Well, with the 60' box cars, the two new tankers, and the auto carriers, I think it will be a couple of years before anything else new. 

Traditionally box cars have outsold flats and gondolas. 

Regards, Greg


----------



## aceinspp (Jan 2, 2008)

Maybe they have sold more in the box cars since they do not offer the larger flats or gons, but if you do not bring out a nice 60 ft flat or gon how can we tell if they sell any worse than another type of car. I'm sure there is a demand for these cars as non are available so who is to say they will not sell. Later RJD.


----------



## Bighurt (Sep 15, 2009)

Anything found behind a SD70 on today's rails will easily sell in the market.

While there are a few individuals that build single trains there are more and more individuals collecting particular rolling stock to simulate the operational potential of large scale trains. If only to mimic railfaning you can't simply rely on a fleet of container cars. Auto-racks, covered hoppers, the new tank cars, all these fit that bill. There are more potentials out there, they just haven't been molded yet.


I myself would like to see a modern switcher like an EMD MP15DC.


----------



## Paul Burch (Jan 2, 2008)

Yea the MP15AC. Big modern switcher that some roads used for road engines. Getting off topic but I needed to second the idea.


----------



## Nicholas Savatgy (Dec 17, 2008)

The conversation i had with Charles Sr last week he said, We will be laying off the Engines for a while and consentrating on rolling stock.

We have 7 new pieces in the pipe line.









Now i only counted 5 so far

So it will be interresting to find out what the other 2 pieces will be..









I for one would think a 50 or 60ft more modern flat car or gondola car should sell well.

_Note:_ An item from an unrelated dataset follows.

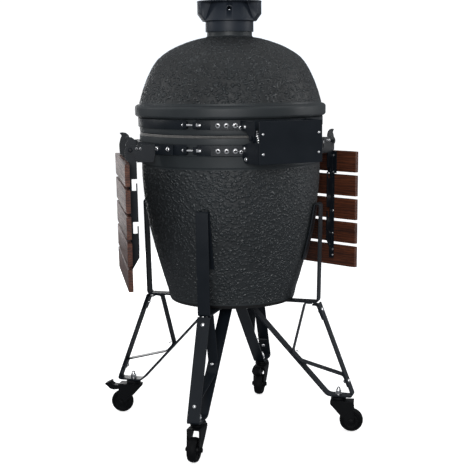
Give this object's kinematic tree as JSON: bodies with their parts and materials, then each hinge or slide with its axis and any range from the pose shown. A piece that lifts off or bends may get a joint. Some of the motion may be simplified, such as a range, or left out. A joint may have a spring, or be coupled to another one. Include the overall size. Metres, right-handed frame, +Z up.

The 40 ft flats and gondolas out there now are old and played out

Ive been working with a member of this forum to cast a few 53ft cars

But a RTR car would be sweet as my time is very limited to build kits


----------



## Bighurt (Sep 15, 2009)

I agree we do need more rolling stock. However very few railroads still operate NW2 and S4 switchers. While none of the big boys operate little switchers now days. Union pacific still has 102 MP15DC in operation, Alaska railroad has a few and Wisconsin Southern still operates a couple. The need for a late model switcher is something I assume is in the works just on hold for the moment.

I would love a 53 foot gondola, not only does it play the part in the railroad, but can be filled with almost anything creating endless possibilities on your railroad. 


Although I shouldn't forget the GP9's place in today's railroad.


----------



## Esppe Pete (Jan 21, 2008)

I'll throw in for a MP15 AC or DC ! I think 1/29 has enough older switchers. LOnger flats in a muliti pack would also be on my wish list. I alo need some heavy flats for all of those die cast 1/32 scale tanks, Bradleys and other military toy I've been collecting! Anyone else have them and need those flats?


----------



## Bighurt (Sep 15, 2009)

Posted By Esppe Pete on 18 Nov 2010 04:50 PM 
I'll throw in for a MP15 AC or DC ! I think 1/29 has enough older switchers. LOnger flats in a muliti pack would also be on my wish list. I alo need some heavy flats for all of those die cast 1/32 scale tanks, Bradleys and other military toy I've been collecting! Anyone else have them and need those flats? 
Although it doesn't fit my particular railroad per say, I'd love to simulate the WSOR's rail service to Osh Kosh Trucks, that would be a cool operation to model.

Aside from that I agree any model railroad isn't complete without a military equipment movement. 

In that respect a TTX flat or even an 85' TOFC or Spine car may already be in the works as they truely are universal to all railroads of today. And like previously mentioned 52' gondolas are a must. I'm curious to see what USA releases.

I have a bad feeling we may not see as much longer equipment as we desire. We have to keep in mind that most backyard pikes still utilize 5' radius curves if not less.


----------



## Doug C (Jan 14, 2008)

"...I for one would think a 50 or 60ft more modern flat car or gondola car should sell well." 

So we actually have 'seconder'







as i had brought this up the previous day, will USAT now listen ?!


doug c


----------



## RRwannabe (Jan 20, 2009)

An M-15 would be cool but as far as modern switcher Id like to see some type of new gen-set locomotive. A track-mobile would be awsome too. As far as rolling stock, long flats and trailers to go on them(like the aristo road railer trailers). longer gondolas would be nicee as well just to change it up.


----------